(What the task requires)
Of the lines in the data below, count the ones holding the string "from", and answer with that number only.

(Information provided)
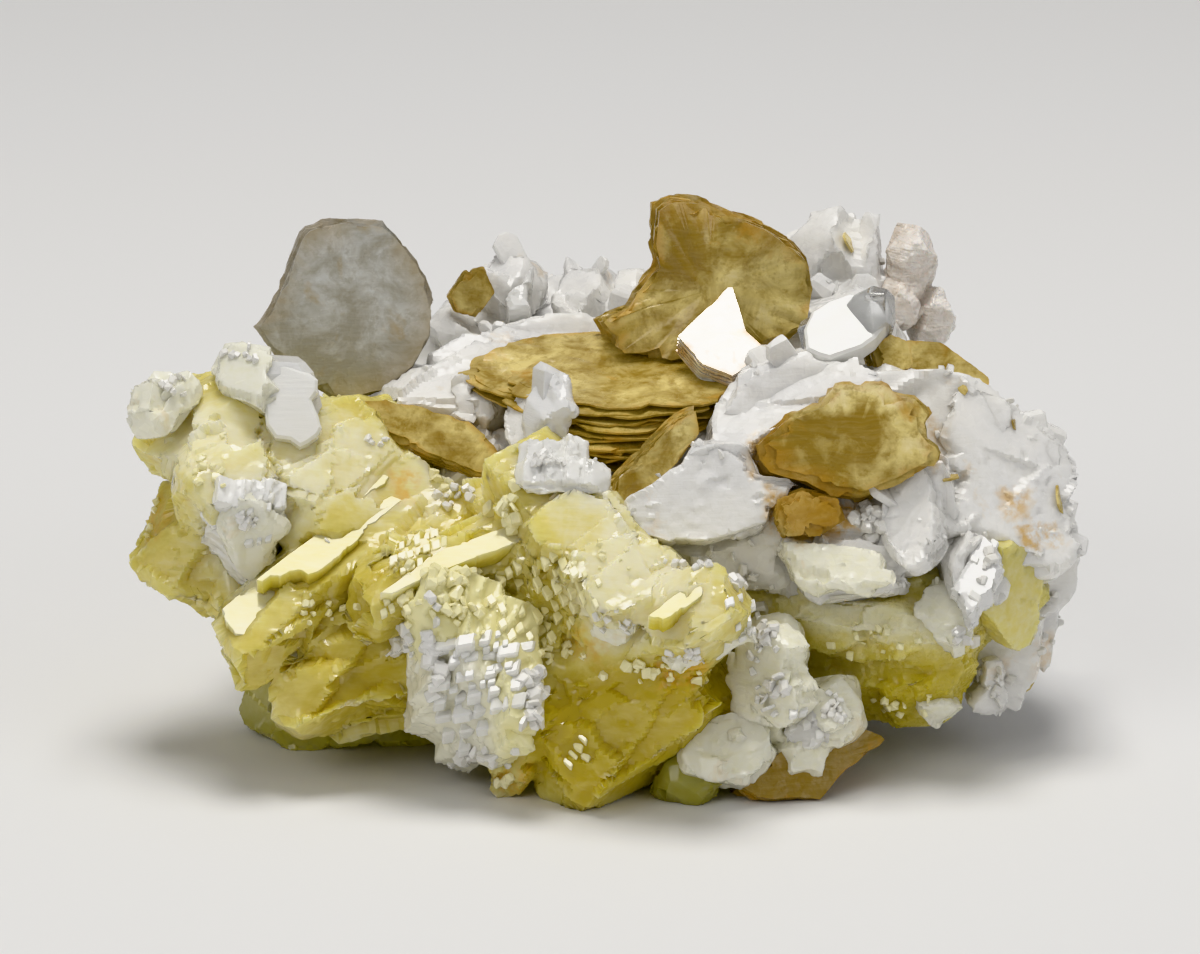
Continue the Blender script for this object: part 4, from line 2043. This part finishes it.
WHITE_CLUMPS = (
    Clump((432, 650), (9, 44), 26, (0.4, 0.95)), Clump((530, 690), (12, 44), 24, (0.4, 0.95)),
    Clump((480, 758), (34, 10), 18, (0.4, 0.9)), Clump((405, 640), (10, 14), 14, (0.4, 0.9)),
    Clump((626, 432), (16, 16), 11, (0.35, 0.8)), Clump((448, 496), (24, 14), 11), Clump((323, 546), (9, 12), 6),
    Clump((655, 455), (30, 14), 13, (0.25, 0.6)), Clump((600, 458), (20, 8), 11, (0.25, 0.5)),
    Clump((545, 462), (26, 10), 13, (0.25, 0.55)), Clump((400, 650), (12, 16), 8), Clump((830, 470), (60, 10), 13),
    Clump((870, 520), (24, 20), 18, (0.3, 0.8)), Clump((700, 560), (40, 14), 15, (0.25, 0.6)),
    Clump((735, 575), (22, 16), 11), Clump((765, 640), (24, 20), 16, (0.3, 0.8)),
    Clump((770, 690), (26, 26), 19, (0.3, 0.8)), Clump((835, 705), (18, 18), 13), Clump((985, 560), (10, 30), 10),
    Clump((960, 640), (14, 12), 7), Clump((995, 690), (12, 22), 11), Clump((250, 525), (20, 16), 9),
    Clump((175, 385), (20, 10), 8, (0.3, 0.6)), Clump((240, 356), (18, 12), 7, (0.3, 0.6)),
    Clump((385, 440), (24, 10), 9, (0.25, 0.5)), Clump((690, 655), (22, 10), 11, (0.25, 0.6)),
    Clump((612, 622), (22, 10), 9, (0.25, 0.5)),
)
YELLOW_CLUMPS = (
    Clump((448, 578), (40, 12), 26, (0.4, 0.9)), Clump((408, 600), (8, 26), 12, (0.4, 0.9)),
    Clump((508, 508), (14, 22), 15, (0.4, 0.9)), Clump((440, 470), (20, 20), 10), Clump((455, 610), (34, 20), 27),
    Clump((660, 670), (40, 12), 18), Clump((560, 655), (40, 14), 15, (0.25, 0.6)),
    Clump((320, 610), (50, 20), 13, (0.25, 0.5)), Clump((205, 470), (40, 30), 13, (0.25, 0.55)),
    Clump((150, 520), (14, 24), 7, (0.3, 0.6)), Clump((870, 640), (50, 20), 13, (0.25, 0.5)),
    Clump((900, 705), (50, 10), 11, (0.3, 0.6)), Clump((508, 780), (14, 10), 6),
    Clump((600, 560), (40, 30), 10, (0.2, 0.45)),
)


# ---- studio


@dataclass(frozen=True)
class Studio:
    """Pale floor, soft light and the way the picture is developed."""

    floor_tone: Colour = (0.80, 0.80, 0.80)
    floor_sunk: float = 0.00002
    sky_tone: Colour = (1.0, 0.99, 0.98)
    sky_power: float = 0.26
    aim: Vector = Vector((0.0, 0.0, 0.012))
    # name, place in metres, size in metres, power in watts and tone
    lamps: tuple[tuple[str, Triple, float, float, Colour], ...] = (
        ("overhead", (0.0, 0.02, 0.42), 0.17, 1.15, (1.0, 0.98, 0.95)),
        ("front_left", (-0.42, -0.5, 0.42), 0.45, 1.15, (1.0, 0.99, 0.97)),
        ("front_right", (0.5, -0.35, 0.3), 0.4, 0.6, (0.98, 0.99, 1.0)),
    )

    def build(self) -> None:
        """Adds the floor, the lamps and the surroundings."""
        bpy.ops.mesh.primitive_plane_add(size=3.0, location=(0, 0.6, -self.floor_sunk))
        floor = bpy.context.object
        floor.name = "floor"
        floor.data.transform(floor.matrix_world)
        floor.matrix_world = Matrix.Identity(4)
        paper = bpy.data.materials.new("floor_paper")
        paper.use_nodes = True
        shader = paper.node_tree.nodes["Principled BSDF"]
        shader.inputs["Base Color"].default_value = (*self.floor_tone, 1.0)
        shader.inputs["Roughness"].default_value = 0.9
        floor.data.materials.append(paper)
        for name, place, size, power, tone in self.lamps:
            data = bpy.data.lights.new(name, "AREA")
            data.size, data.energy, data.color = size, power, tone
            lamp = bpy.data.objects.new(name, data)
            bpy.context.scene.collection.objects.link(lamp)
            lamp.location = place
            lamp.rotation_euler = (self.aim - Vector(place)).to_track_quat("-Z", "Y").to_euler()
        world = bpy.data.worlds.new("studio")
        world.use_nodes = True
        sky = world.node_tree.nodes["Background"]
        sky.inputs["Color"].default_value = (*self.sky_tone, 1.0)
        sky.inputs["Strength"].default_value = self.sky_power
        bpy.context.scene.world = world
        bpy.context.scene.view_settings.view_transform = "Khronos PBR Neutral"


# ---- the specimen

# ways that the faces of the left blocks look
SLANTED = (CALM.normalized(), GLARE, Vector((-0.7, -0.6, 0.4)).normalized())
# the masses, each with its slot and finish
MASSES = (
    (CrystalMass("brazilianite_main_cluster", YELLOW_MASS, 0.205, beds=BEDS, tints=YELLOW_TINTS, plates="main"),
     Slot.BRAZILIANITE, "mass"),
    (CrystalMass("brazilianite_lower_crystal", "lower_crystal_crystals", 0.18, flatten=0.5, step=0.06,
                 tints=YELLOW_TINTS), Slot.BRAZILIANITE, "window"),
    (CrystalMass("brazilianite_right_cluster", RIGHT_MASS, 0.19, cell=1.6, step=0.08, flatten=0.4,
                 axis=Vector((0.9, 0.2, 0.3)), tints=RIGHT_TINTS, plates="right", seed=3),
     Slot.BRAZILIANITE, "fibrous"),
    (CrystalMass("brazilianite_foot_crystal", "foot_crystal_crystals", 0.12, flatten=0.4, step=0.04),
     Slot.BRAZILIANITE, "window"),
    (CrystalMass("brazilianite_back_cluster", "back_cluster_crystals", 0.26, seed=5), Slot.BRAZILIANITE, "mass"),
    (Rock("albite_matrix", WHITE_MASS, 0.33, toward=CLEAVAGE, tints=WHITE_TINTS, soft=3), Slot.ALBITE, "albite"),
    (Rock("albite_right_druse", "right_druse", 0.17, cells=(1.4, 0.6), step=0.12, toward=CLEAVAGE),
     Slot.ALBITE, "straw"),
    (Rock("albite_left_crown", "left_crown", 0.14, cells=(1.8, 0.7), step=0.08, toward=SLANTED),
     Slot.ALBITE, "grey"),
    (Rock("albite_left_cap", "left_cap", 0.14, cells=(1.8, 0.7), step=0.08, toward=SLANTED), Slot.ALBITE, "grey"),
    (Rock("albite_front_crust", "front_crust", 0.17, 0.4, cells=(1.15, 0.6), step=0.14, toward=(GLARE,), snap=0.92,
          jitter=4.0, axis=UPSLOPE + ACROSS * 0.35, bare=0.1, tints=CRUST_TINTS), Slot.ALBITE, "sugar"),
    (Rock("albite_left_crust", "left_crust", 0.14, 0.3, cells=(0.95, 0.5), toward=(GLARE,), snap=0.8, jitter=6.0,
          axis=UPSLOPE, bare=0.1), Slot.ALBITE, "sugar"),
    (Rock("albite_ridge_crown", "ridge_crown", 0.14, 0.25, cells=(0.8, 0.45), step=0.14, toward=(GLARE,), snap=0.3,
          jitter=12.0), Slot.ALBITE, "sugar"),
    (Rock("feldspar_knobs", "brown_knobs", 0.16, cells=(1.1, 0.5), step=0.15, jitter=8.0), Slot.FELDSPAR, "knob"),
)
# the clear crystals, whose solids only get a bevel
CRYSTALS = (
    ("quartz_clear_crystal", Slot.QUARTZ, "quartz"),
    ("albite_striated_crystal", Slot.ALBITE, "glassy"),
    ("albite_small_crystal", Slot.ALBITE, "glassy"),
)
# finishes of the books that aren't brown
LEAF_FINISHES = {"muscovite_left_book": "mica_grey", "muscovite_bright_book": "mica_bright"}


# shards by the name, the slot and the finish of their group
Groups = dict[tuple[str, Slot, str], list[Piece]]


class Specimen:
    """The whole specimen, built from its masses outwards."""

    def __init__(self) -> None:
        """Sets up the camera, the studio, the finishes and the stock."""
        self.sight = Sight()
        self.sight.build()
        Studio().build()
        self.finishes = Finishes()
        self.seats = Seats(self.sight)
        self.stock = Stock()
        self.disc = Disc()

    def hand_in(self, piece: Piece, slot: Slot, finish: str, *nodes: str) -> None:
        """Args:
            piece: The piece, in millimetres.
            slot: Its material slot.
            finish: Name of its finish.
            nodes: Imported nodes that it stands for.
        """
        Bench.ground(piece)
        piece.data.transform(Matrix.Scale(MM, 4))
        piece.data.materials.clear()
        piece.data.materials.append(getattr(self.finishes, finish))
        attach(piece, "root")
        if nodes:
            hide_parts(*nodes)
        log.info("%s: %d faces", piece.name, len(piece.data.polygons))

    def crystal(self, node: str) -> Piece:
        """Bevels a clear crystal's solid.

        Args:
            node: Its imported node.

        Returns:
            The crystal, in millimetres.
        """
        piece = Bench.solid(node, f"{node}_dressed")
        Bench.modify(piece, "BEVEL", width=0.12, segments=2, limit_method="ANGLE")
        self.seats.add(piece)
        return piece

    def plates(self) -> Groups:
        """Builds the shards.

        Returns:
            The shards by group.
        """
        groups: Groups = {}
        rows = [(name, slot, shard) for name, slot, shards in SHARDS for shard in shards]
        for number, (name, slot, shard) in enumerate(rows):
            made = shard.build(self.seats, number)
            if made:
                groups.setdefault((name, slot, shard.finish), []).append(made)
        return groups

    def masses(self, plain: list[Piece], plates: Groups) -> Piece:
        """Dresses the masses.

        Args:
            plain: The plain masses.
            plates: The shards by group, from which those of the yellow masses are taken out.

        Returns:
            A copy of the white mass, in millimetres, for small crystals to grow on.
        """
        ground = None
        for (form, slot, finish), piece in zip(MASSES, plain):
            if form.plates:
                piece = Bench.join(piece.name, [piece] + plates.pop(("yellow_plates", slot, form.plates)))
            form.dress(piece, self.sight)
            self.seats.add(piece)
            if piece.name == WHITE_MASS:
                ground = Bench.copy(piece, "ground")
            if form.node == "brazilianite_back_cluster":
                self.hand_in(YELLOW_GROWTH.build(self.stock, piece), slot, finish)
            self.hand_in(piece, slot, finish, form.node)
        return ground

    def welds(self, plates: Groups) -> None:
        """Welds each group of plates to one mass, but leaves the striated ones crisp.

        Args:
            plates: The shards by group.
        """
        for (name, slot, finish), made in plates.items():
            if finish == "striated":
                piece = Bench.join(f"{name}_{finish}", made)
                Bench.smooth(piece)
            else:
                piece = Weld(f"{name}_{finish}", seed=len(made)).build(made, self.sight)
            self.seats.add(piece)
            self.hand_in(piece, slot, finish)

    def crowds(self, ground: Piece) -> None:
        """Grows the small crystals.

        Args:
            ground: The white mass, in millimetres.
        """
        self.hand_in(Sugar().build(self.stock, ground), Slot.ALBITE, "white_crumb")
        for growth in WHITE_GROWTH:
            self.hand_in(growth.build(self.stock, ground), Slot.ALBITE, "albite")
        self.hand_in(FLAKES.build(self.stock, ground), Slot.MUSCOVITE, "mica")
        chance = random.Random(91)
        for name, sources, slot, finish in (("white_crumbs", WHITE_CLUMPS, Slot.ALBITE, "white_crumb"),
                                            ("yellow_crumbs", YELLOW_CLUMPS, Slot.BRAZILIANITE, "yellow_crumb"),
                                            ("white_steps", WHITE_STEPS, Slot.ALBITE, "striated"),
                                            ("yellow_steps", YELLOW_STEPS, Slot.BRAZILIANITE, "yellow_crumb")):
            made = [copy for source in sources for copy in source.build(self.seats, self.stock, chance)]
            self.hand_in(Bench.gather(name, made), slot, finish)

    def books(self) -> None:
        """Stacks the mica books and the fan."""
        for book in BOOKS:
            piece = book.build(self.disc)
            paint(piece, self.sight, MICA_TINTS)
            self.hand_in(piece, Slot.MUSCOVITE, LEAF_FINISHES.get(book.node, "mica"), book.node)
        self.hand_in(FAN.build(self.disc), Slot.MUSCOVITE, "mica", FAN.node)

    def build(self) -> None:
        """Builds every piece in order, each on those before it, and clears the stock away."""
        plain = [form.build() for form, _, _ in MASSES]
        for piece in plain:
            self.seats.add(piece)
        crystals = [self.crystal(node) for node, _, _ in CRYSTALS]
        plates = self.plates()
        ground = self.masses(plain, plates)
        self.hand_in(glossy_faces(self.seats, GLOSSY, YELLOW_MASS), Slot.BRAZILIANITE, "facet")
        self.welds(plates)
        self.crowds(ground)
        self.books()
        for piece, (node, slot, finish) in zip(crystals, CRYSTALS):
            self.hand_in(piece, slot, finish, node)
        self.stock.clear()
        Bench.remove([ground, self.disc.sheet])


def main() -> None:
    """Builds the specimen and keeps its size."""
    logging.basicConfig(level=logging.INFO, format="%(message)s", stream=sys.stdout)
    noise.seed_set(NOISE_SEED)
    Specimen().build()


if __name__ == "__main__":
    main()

(Answer to this exercise)
3